* [Provided material]:
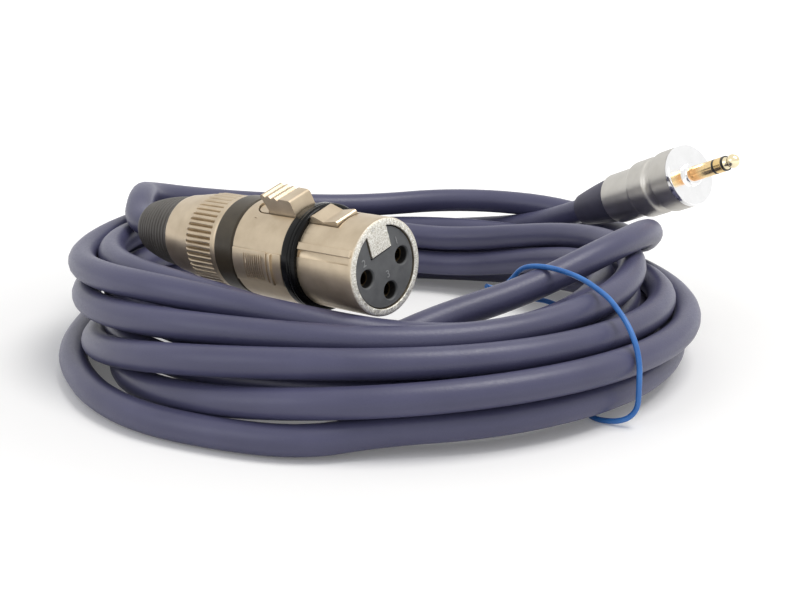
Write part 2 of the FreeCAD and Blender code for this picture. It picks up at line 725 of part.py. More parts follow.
def cable_end(front, back):
    return turned([
        (JACKET_BORE_R, -front), (CABLE_D / 2, -front), (CABLE_D / 2, -back),
        (JACKET_BORE_R, -back)])


def core(x, y, spot, diameter):
    """Insulated core or bare wire from a contact's cup back into the jacket."""
    cup = CONTACT_SINK + CONTACT_L - CUP_L
    edges, radii = rounded_path([
        V(spot[0], spot[1], -cup), V(spot[0], spot[1], -cup - 7.5),
        V(x, y, -JACKET_CUT + 1.5), V(x, y, -BOOT_END)])
    return sweep(edges, diameter)


save("front_shell", front_shell(), XLR)
save("insert", insert(), XLR)
save("insert_rear", insert_rear(), XLR)
save("insert_screw", insert_screw(), XLR)
for number, spot in enumerate(contact_spots(), 1):
    save("contact_%d" % number, contact(*spot), XLR)
save("seal_ring", seal_ring(), XLR)
save("rear_body", rear_body(), XLR)
save("rear_band", rear_band(), XLR)
save("latch_lever", latch_lever(), XLR)
save("latch_pin", pin_hole(LATCH_PIN_R), XLR)
save("latch_spring", latch_spring(), XLR)
save("knurled_nut", knurled_nut(), XLR)
save("boot", boot(), XLR)
save("cable_chuck", cable_chuck(), XLR)
save("xlr_cable_end", cable_end(JACKET_CUT, BOOT_END + STUB), XLR)
save("core_red", core(0, CORE_OFFSET, contact_spots()[0], CORE_D), XLR)
save("core_white", core(0, -CORE_OFFSET, contact_spots()[1], CORE_D), XLR)
save("drain_wire", core(-DRAIN_OFFSET, 0, contact_spots()[2], DRAIN_D), XLR)


def jack_tip():
    start = COLLAR_L + PLUG_SLEEVE_L + PLUG_RING_L + 2 * PLUG_BAND_L
    end = start + PLUG_TIP_L
    return turned([
        (0, -JACK_SOLDER_Z), (PLUG_CORE_R, -JACK_SOLDER_Z), (PLUG_CORE_R, start),
        (PLUG_TIP_WAIST_R + 0.3, start), (PLUG_TIP_WAIST_R, start + 0.7),
        (PLUG_R - 0.15, start + 1.5), (PLUG_R - 0.2, start + 2.0), (0.7, end - 0.3),
        (0, end)])


def jack_bands():
    sleeve = COLLAR_L + PLUG_SLEEVE_L
    ring = sleeve + PLUG_BAND_L + PLUG_RING_L
    inner = PLUG_R - PLUG_WALL
    return turned([
        (PLUG_CORE_R, -JACK_BODY_L), (inner, -JACK_BODY_L), (inner, sleeve), (PLUG_R, sleeve),
        (PLUG_R, sleeve + PLUG_BAND_L), (inner, sleeve + PLUG_BAND_L), (inner, ring),
        (PLUG_R, ring), (PLUG_R, ring + PLUG_BAND_L), (PLUG_CORE_R, ring + PLUG_BAND_L)])


def jack_ring():
    start = COLLAR_L + PLUG_SLEEVE_L + PLUG_BAND_L
    inner = PLUG_R - PLUG_WALL
    return rod(PLUG_R, start, start + PLUG_RING_L).cut(rod(inner, start - 1, start + PLUG_RING_L + 1))


def jack_sleeve():
    inner = PLUG_R - PLUG_WALL
    end = COLLAR_L + PLUG_SLEEVE_L
    tail = rod(PLUG_TAIL_R, -JACK_BODY_L, COLLAR_L)
    return rod(PLUG_R, COLLAR_L, end).fuse(tail).cut(rod(inner, -JACK_BODY_L - 1, end + 1))


def jack_collar():
    back = JACK_FLANGE_L + JACK_BODY_L
    body = turned([
        (PLUG_TAIL_R, COLLAR_L), (COLLAR_R - 0.2, COLLAR_L), (COLLAR_R, COLLAR_L - 0.2),
        (COLLAR_R, 0), (BARREL_FRONT_R - 0.3, 0), (BARREL_FRONT_R, -0.3),
        (BARREL_FRONT_R, -JACK_FLANGE_L), (JACK_BODY_R, -JACK_FLANGE_L),
        (JACK_BODY_R, -back), (PLUG_TAIL_R, -back)])
    ear = block(CABLE_D / 2, CABLE_D / 2 + JACK_EAR_T, -JACK_EAR_W / 2, JACK_EAR_W / 2,
                -back - JACK_EAR_L, -back + 1)
    return body.fuse(ear)


def jack_barrel():
    front = JACK_FLANGE_L + SEAM
    thread_end = JACK_FLANGE_L + JACK_BODY_L
    waist = BARREL_FRONT_L + BARREL_WAIST_L
    middle = waist + BARREL_MID_L
    wall = BARREL_L - BARREL_BACK_WALL
    hole = JACK_BOOT_NECK_R + THREAD_FIT
    thread = JACK_BODY_R + THREAD_FIT
    return turned([
        (thread, -front), (BARREL_FRONT_R, -front), (BARREL_FRONT_R, -BARREL_FRONT_L + 0.4),
        (BARREL_FRONT_R - 0.4, -BARREL_FRONT_L), (BARREL_WAIST_R, -BARREL_FRONT_L),
        (BARREL_WAIST_R, -waist), (BARREL_MID_R - 0.3, -waist), (BARREL_MID_R, -waist - 0.3),
        (BARREL_MID_R, -middle + 0.3), (BARREL_MID_R - 0.3, -middle), (BARREL_BACK_R, -middle),
        (BARREL_BACK_R, -BARREL_L + 0.3), (BARREL_BACK_R - 0.3, -BARREL_L),
        (hole, -BARREL_L), (hole, -wall), (BARREL_BORE_R, -wall), (BARREL_BORE_R, -thread_end),
        (thread, -thread_end)])


def jack_liner():
    front = JACK_FLANGE_L + JACK_BODY_L
    return rod(LINER_R, -front, -front - LINER_L).cut(
        rod(LINER_R - LINER_WALL, -front + 1, -front - LINER_L - 1))


def jack_boot():
    wall = BARREL_L - BARREL_BACK_WALL
    bore = CABLE_D / 2 + BORE_FIT
    flange = BARREL_BORE_R - THREAD_FIT
    return turned([
        (bore, -wall + JACK_BOOT_FLANGE_L), (flange, -wall + JACK_BOOT_FLANGE_L),
        (flange, -wall + 0.05), (JACK_BOOT_NECK_R, -wall + 0.05),
        (JACK_BOOT_NECK_R, -BARREL_L - 0.05), (JACK_BOOT_R, -BARREL_L - 0.05),
        (JACK_BOOT_R - 0.5, -BARREL_L - 5), (JACK_BOOT_BACK_R, -JACK_BOOT_END),
        (bore, -JACK_BOOT_END)])


def jack_core(y):
    return rod(CORE_D / 2, -JACK_SOLDER_Z, -JACK_BOOT_END, 0, y)


save("jack_tip", jack_tip(), JACK)
save("jack_ring", jack_ring(), JACK)
save("jack_sleeve", jack_sleeve(), JACK)
save("jack_bands", jack_bands(), JACK)
save("jack_collar", jack_collar(), JACK)
save("jack_barrel", jack_barrel(), JACK)
save("jack_liner", jack_liner(), JACK)
save("jack_boot", jack_boot(), JACK)
save("jack_cable_end", cable_end(JACK_JACKET_CUT, JACK_BOOT_END + STUB), JACK)
save("jack_core_red", jack_core(CORE_OFFSET), JACK)
save("jack_core_white", jack_core(-CORE_OFFSET), JACK)
print("box %.2f %.2f %.2f to %.2f %.2f %.2f" % (
    BOX.XMin, BOX.YMin, BOX.ZMin, BOX.XMax, BOX.YMax, BOX.ZMax))
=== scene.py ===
import math
import bpy
from mathutils import Matrix, Vector


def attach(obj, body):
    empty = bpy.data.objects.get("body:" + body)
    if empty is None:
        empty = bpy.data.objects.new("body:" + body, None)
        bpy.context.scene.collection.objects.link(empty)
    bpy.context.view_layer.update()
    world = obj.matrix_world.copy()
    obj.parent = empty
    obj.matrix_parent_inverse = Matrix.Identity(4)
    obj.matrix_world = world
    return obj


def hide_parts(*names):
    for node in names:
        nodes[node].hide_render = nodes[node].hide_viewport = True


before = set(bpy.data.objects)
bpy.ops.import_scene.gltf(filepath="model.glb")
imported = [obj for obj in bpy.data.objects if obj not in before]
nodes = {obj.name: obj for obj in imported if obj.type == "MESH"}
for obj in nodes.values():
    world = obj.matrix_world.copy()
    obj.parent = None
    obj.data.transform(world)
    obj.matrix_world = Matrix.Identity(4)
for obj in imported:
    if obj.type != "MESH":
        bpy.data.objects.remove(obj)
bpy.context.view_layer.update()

# The camera stands in front of the coil and a little above it, at the height and tilt
# that the photograph was taken from.
LOOKS_DOWN = 15.5
camera = bpy.data.objects.new("camera", bpy.data.cameras.new("camera"))
bpy.context.scene.collection.objects.link(camera)
camera.data.sensor_width = 36
camera.data.lens = 63.77
camera.location = (0.004778, -0.308293, 0.095)
camera.rotation_euler = (math.radians(90 - LOOKS_DOWN), 0, 0)
bpy.context.scene.camera = camera


# The cable is three metres of soft slate-blue PVC lead, 6 mm thick. It leaves the big
# connector at the left, goes once round the back, winds seven turns clockwise and down in
# four layers, lies round the outside on the floor, and climbs at the back to the plug.
CABLE_D = 0.006
# The middle of the rings, in millimetres from the frame's origin
COIL_X, COIL_Y = 1.178, 1.107


def in_metres(points):
    """Points measured in millimetres from the middle of the rings."""
    return [Vector((x + COIL_X, y + COIL_Y, z)) * 0.001 for x, y, z in points]


def lay_cord(name, points, diameter, roundness):
    """Cord along one smooth spline with these control points."""
    line = bpy.data.curves.new(name, "CURVE")
    line.dimensions = "3D"
    spline = line.splines.new("NURBS")
    spline.points.add(len(points) - 1)
    for point, place in zip(spline.points, points):
        point.co = (*place, 1)
    spline.order_u = 3
    spline.use_endpoint_u = True
    line.resolution_u = 8
    line.bevel_depth = diameter / 2
    line.bevel_resolution = roundness
    line.use_fill_caps = True
    cord = bpy.data.objects.new(name, line)
    bpy.context.scene.collection.objects.link(cord)
    return cord


def round_the_ring(values, angle):
    """Smooth value at an angle from its front, left, back and right values."""
    front, left, back, right = values
    return ((front + left + back + right) / 4
            + (right - left) / 2 * math.cos(angle) + (back - front) / 2 * math.sin(angle)
            + (left + right - front - back) / 4 * math.cos(2 * angle))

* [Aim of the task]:
Everything from the line with "JACK_BOOT_END + STUB), JACK)" through the line with "obj.parent = empty", both ends included, should be repeated exactly; nothing else should appear.

* [Expected answer]:
save("jack_cable_end", cable_end(JACK_JACKET_CUT, JACK_BOOT_END + STUB), JACK)
save("jack_core_red", jack_core(CORE_OFFSET), JACK)
save("jack_core_white", jack_core(-CORE_OFFSET), JACK)
print("box %.2f %.2f %.2f to %.2f %.2f %.2f" % (
    BOX.XMin, BOX.YMin, BOX.ZMin, BOX.XMax, BOX.YMax, BOX.ZMax))
=== scene.py ===
import math
import bpy
from mathutils import Matrix, Vector


def attach(obj, body):
    empty = bpy.data.objects.get("body:" + body)
    if empty is None:
        empty = bpy.data.objects.new("body:" + body, None)
        bpy.context.scene.collection.objects.link(empty)
    bpy.context.view_layer.update()
    world = obj.matrix_world.copy()
    obj.parent = empty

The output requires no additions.